TASK STATEMENT: Your task is to copy every line of this material exactly.

== == ==

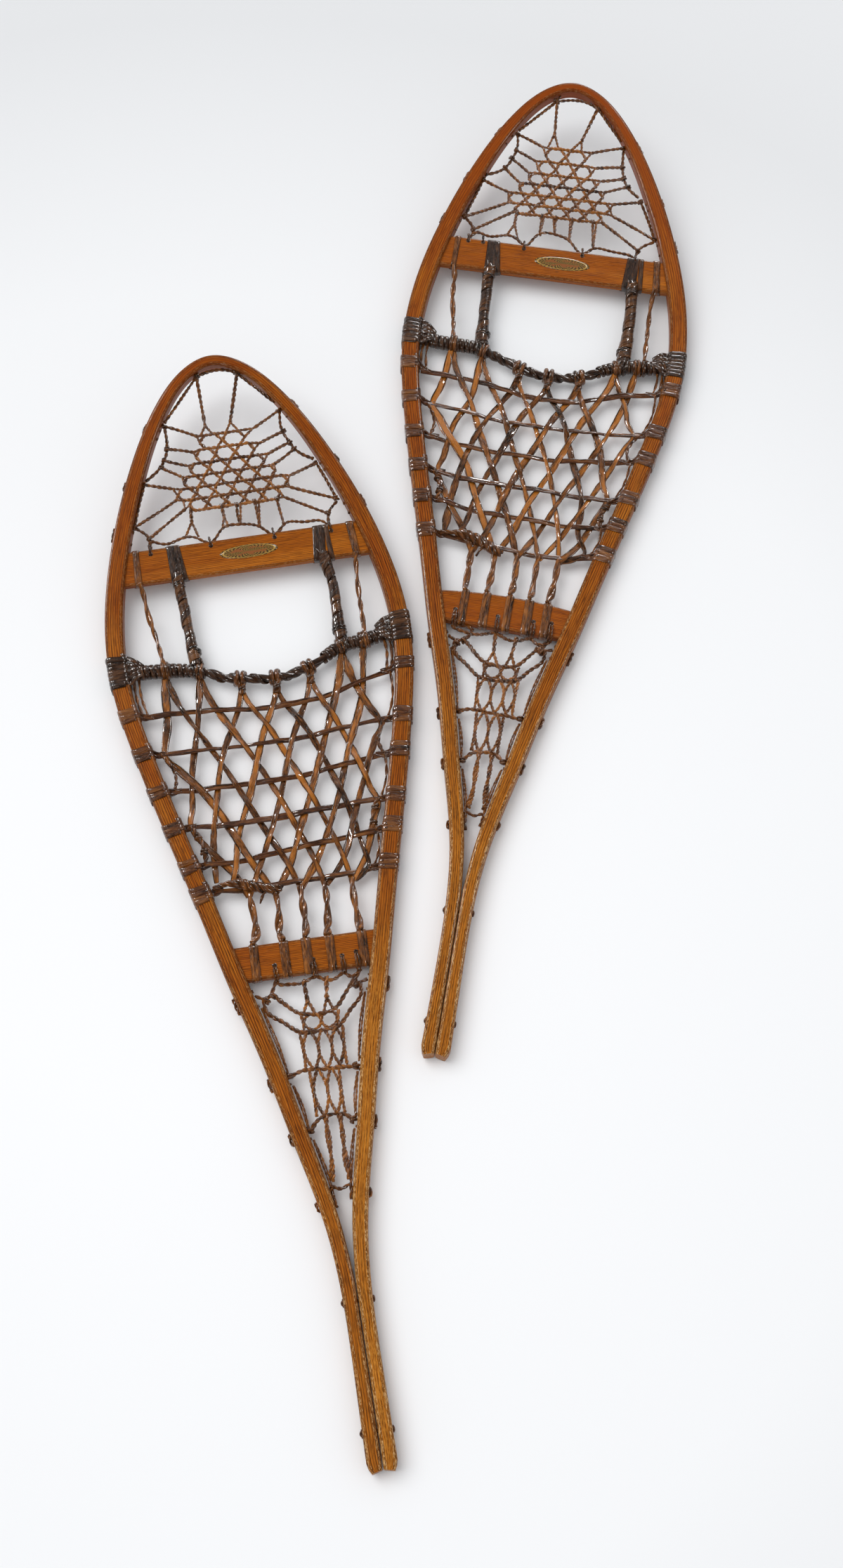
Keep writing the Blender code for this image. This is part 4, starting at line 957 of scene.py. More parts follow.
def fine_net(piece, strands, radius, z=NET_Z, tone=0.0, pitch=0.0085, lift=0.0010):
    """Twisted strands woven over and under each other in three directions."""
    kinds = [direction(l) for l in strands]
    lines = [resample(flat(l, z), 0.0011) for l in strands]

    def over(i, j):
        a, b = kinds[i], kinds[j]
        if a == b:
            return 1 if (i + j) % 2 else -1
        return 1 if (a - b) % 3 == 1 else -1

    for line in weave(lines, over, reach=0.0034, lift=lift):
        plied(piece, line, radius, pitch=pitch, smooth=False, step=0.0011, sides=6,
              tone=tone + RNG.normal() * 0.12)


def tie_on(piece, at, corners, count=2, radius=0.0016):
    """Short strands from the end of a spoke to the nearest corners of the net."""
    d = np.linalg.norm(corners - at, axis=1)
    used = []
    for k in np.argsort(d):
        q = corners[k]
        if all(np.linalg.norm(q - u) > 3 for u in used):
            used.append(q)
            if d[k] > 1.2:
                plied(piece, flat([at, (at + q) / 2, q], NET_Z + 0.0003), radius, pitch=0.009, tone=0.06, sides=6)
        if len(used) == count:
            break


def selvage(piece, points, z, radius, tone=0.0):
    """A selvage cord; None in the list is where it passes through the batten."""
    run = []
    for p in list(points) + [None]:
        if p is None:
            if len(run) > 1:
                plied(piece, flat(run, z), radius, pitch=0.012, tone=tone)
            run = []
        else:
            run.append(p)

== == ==

THE OUTPUT:
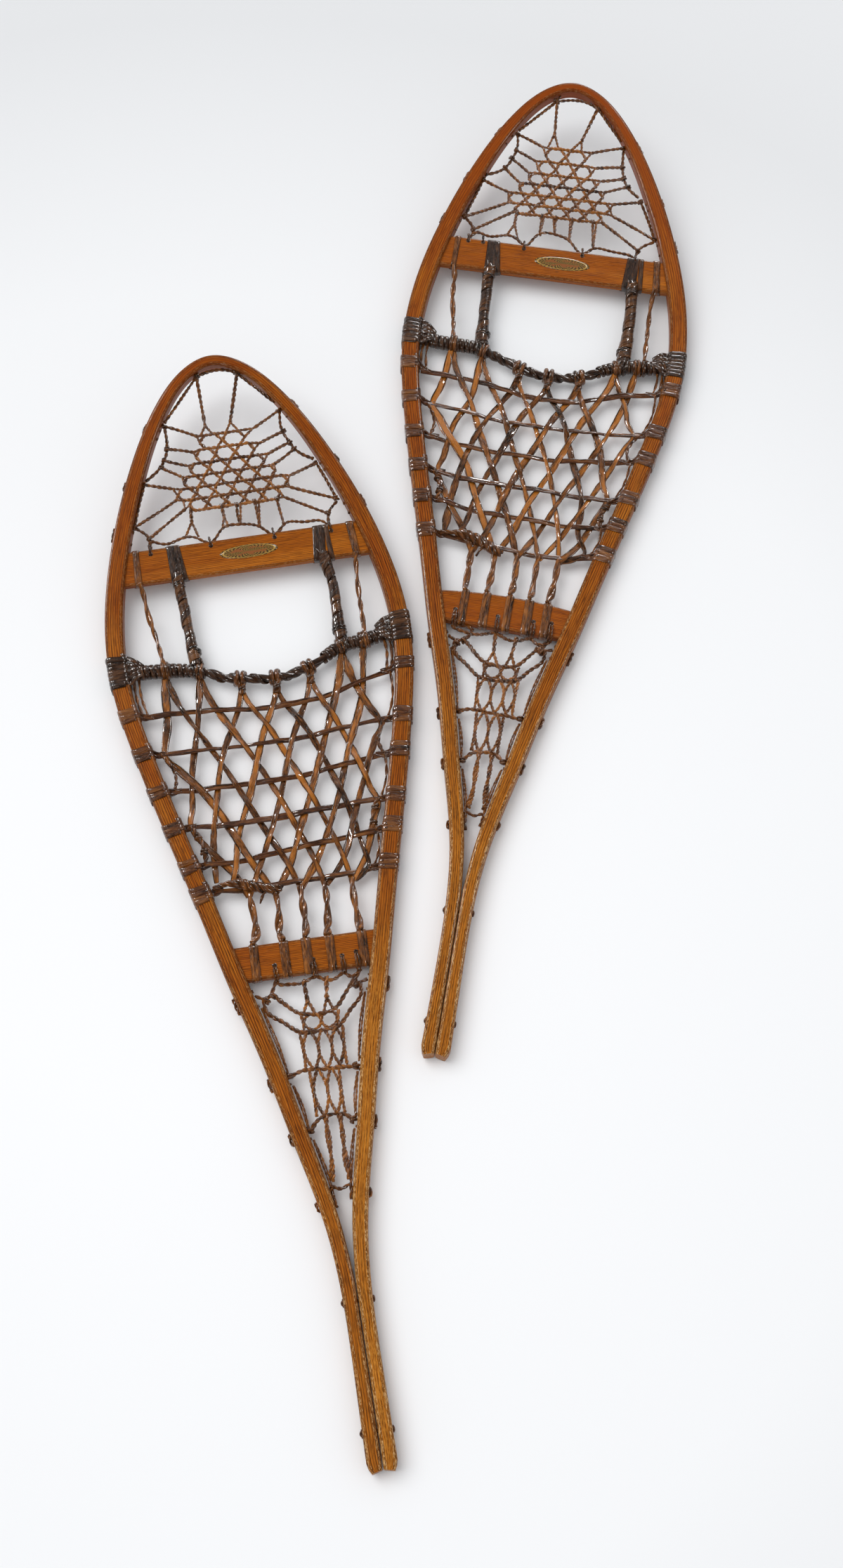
Keep writing the Blender code for this image. This is part 4, starting at line 957 of scene.py. More parts follow.
def fine_net(piece, strands, radius, z=NET_Z, tone=0.0, pitch=0.0085, lift=0.0010):
    """Twisted strands woven over and under each other in three directions."""
    kinds = [direction(l) for l in strands]
    lines = [resample(flat(l, z), 0.0011) for l in strands]

    def over(i, j):
        a, b = kinds[i], kinds[j]
        if a == b:
            return 1 if (i + j) % 2 else -1
        return 1 if (a - b) % 3 == 1 else -1

    for line in weave(lines, over, reach=0.0034, lift=lift):
        plied(piece, line, radius, pitch=pitch, smooth=False, step=0.0011, sides=6,
              tone=tone + RNG.normal() * 0.12)


def tie_on(piece, at, corners, count=2, radius=0.0016):
    """Short strands from the end of a spoke to the nearest corners of the net."""
    d = np.linalg.norm(corners - at, axis=1)
    used = []
    for k in np.argsort(d):
        q = corners[k]
        if all(np.linalg.norm(q - u) > 3 for u in used):
            used.append(q)
            if d[k] > 1.2:
                plied(piece, flat([at, (at + q) / 2, q], NET_Z + 0.0003), radius, pitch=0.009, tone=0.06, sides=6)
        if len(used) == count:
            break


def selvage(piece, points, z, radius, tone=0.0):
    """A selvage cord; None in the list is where it passes through the batten."""
    run = []
    for p in list(points) + [None]:
        if p is None:
            if len(run) > 1:
                plied(piece, flat(run, z), radius, pitch=0.012, tone=tone)
            run = []
        else:
            run.append(p)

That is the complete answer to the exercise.